Within the listing below, locate all lines containing the word "data". Copy each one.

— START —

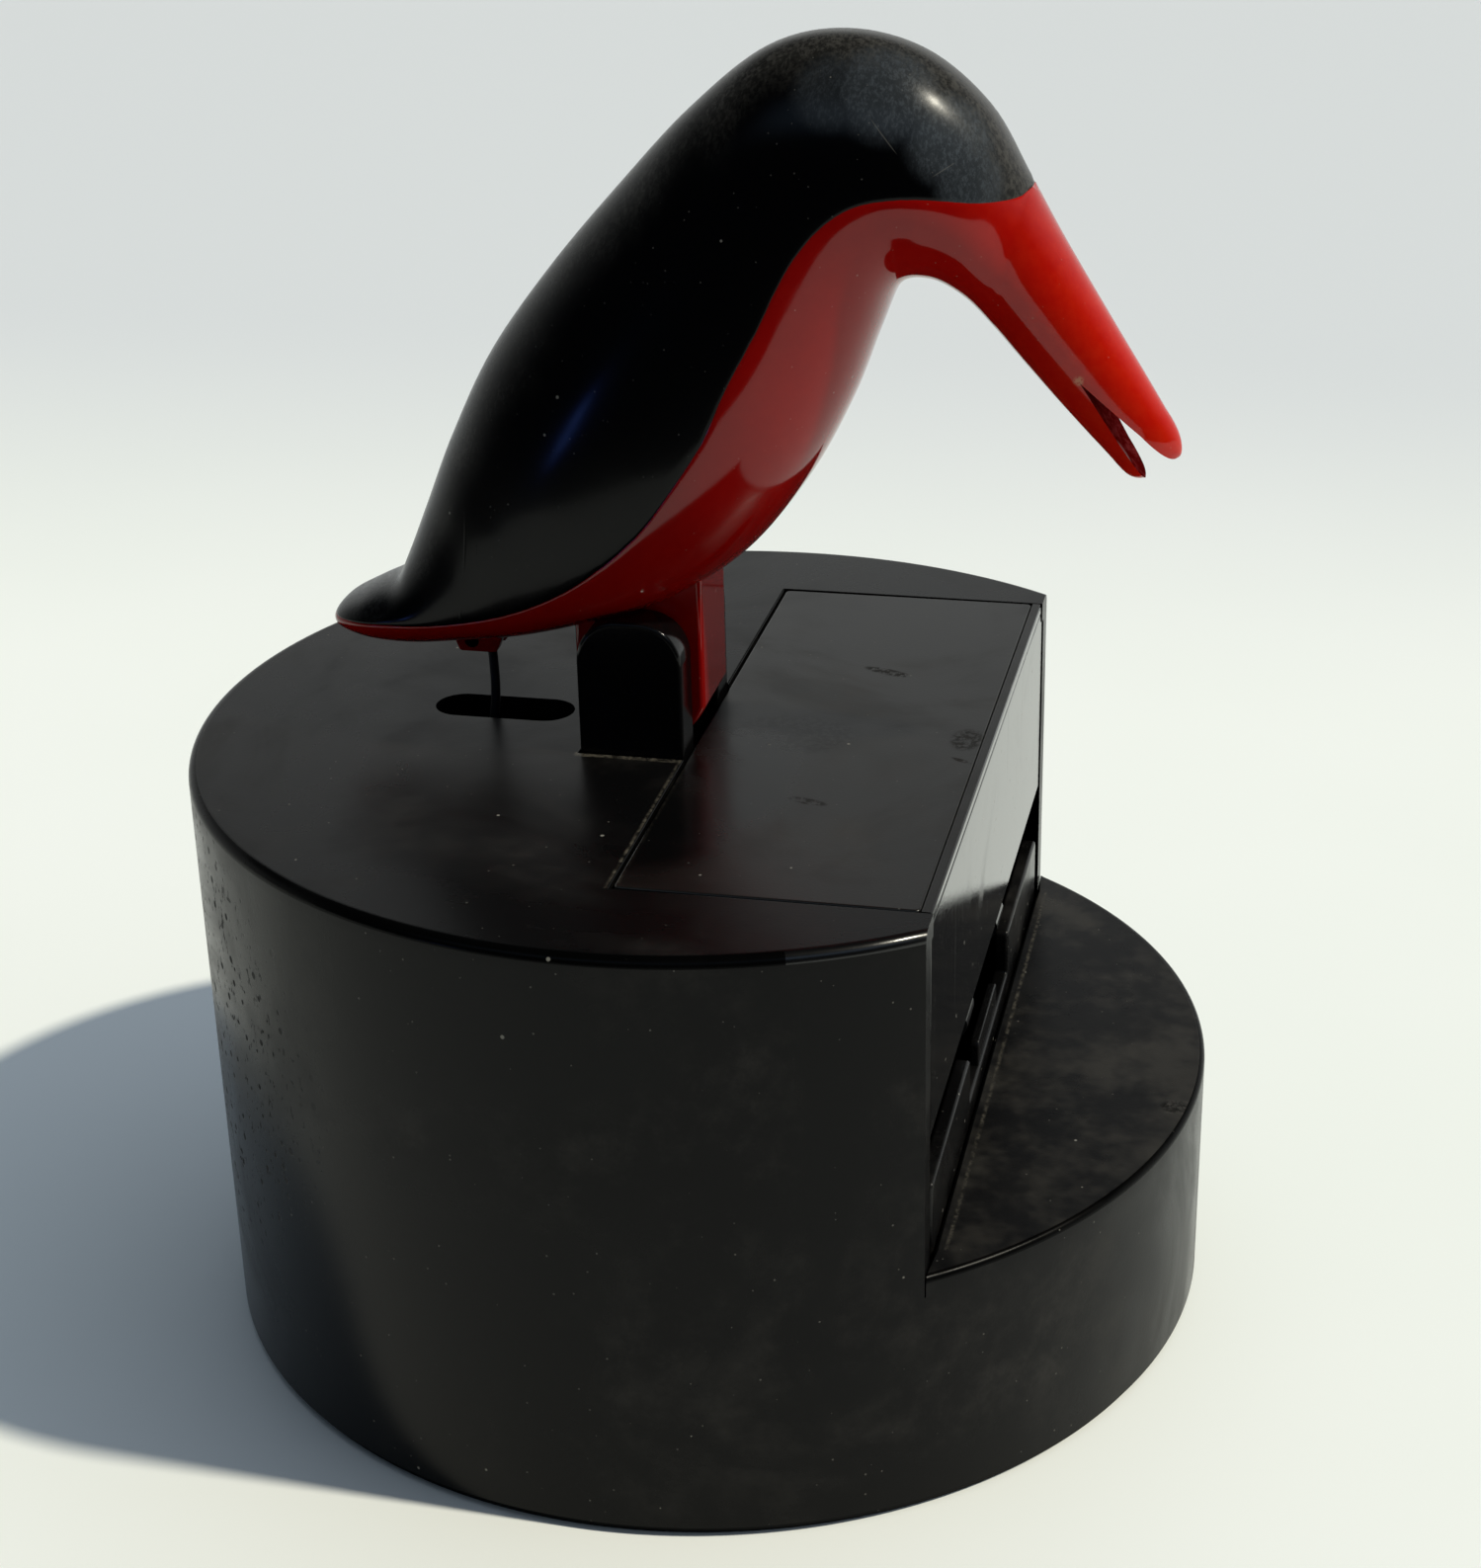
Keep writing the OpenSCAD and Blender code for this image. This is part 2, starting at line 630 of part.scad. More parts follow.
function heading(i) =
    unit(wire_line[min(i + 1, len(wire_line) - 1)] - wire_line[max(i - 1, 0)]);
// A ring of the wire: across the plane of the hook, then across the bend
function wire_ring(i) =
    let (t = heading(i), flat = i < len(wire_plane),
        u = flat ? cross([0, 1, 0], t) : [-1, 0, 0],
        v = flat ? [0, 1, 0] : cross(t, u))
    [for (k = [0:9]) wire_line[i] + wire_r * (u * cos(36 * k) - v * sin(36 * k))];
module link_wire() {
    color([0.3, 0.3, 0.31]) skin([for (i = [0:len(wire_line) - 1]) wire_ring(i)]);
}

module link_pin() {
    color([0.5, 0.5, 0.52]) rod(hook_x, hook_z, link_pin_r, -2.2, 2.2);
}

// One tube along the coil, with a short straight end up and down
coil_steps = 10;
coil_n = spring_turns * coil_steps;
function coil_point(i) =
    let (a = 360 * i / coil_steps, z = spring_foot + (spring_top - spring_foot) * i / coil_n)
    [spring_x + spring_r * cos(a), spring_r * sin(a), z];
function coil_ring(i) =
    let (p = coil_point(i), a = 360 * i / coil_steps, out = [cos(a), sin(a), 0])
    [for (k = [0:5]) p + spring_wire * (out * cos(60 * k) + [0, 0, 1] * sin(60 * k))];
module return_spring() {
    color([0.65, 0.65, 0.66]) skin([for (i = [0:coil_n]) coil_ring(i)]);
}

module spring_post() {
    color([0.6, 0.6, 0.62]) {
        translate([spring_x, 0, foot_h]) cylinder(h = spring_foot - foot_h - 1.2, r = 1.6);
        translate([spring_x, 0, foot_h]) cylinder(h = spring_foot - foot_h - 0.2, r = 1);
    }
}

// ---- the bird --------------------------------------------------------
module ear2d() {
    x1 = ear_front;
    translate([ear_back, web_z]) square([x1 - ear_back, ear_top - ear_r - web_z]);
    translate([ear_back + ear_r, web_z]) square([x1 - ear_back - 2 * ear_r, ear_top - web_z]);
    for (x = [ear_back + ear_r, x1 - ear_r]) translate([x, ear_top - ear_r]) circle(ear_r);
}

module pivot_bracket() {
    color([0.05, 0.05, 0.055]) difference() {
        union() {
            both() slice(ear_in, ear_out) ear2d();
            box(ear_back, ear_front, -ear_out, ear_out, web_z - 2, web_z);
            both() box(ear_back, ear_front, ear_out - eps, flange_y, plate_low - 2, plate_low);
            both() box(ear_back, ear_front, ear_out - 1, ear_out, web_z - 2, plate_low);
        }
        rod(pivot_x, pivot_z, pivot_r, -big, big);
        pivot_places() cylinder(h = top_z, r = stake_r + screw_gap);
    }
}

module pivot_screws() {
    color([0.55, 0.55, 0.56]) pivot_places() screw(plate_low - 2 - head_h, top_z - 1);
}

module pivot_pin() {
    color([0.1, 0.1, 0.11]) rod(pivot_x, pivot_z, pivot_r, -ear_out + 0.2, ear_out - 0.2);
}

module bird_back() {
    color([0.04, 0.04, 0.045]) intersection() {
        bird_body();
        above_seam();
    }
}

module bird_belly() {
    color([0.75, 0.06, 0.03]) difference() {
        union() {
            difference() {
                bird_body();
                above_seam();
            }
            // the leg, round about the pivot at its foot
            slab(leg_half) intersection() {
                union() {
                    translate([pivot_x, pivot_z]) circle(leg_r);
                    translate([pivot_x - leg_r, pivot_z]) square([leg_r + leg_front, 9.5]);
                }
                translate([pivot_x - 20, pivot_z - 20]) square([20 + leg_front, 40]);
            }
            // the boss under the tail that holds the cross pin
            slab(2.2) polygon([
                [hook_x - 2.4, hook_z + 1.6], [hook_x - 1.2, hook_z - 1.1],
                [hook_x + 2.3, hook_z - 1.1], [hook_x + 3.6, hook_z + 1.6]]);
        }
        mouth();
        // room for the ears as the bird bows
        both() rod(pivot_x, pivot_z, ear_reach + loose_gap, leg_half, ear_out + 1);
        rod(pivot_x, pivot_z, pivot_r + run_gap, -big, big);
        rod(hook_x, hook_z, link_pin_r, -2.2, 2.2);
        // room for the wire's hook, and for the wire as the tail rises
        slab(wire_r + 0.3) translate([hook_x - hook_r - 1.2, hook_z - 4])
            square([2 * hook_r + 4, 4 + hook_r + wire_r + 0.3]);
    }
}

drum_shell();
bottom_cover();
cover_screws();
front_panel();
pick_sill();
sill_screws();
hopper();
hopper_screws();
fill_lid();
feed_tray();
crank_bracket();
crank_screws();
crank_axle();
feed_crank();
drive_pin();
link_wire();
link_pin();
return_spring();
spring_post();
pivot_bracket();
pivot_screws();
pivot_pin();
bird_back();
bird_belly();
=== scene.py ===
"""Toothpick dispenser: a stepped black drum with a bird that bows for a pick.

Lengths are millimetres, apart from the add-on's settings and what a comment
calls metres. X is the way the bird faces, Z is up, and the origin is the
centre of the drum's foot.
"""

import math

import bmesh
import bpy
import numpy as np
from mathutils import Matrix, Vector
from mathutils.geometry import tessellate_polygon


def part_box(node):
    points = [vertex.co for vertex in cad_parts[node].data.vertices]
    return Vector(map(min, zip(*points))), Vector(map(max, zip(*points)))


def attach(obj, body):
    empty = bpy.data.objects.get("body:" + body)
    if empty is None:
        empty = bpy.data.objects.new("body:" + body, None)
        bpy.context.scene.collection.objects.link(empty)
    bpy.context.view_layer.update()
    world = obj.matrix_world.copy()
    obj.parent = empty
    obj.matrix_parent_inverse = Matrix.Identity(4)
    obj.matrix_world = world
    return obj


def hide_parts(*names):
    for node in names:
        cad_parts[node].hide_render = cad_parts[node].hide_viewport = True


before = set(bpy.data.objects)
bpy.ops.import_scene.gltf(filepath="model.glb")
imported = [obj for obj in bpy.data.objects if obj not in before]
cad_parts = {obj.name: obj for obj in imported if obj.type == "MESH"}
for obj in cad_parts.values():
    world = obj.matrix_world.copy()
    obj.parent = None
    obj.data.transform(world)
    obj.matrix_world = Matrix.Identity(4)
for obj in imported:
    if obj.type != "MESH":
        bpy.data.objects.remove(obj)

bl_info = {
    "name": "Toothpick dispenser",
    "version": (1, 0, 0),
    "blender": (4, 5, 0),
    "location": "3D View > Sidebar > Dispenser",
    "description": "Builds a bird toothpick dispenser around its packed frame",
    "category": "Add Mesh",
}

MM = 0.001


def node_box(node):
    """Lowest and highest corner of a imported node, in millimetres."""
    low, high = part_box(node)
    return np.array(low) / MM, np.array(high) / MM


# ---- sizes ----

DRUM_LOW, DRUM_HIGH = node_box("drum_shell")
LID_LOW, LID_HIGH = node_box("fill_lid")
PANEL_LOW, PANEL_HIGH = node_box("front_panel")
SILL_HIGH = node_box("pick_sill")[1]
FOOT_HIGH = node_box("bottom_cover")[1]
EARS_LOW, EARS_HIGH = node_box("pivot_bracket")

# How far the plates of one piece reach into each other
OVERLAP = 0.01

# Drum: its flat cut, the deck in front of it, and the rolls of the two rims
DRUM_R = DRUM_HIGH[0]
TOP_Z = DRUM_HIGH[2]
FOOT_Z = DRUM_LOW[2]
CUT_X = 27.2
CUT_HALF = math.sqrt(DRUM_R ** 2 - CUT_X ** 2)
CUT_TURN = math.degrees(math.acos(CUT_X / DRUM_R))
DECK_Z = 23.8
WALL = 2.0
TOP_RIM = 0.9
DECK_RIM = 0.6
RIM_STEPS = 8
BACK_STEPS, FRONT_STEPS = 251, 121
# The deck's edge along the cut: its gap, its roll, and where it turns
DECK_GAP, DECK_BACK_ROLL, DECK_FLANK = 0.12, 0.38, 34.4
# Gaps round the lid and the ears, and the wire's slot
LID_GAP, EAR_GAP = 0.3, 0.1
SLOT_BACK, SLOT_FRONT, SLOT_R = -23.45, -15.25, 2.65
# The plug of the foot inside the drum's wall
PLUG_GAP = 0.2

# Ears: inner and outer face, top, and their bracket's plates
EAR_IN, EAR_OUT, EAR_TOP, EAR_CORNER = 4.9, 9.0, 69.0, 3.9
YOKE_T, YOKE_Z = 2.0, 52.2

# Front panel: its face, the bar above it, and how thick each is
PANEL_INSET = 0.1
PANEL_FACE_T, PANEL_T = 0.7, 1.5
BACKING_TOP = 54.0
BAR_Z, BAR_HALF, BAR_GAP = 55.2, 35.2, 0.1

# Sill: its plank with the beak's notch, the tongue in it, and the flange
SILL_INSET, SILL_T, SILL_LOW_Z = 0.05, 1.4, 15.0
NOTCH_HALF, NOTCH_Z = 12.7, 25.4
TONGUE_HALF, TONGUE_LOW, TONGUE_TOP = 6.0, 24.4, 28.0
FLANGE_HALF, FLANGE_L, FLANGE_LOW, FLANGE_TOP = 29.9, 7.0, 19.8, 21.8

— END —

FINAL RESULT:
    points = [vertex.co for vertex in cad_parts[node].data.vertices]
    empty = bpy.data.objects.get("body:" + body)
        empty = bpy.data.objects.new("body:" + body, None)
before = set(bpy.data.objects)
imported = [obj for obj in bpy.data.objects if obj not in before]
    obj.data.transform(world)
        bpy.data.objects.remove(obj)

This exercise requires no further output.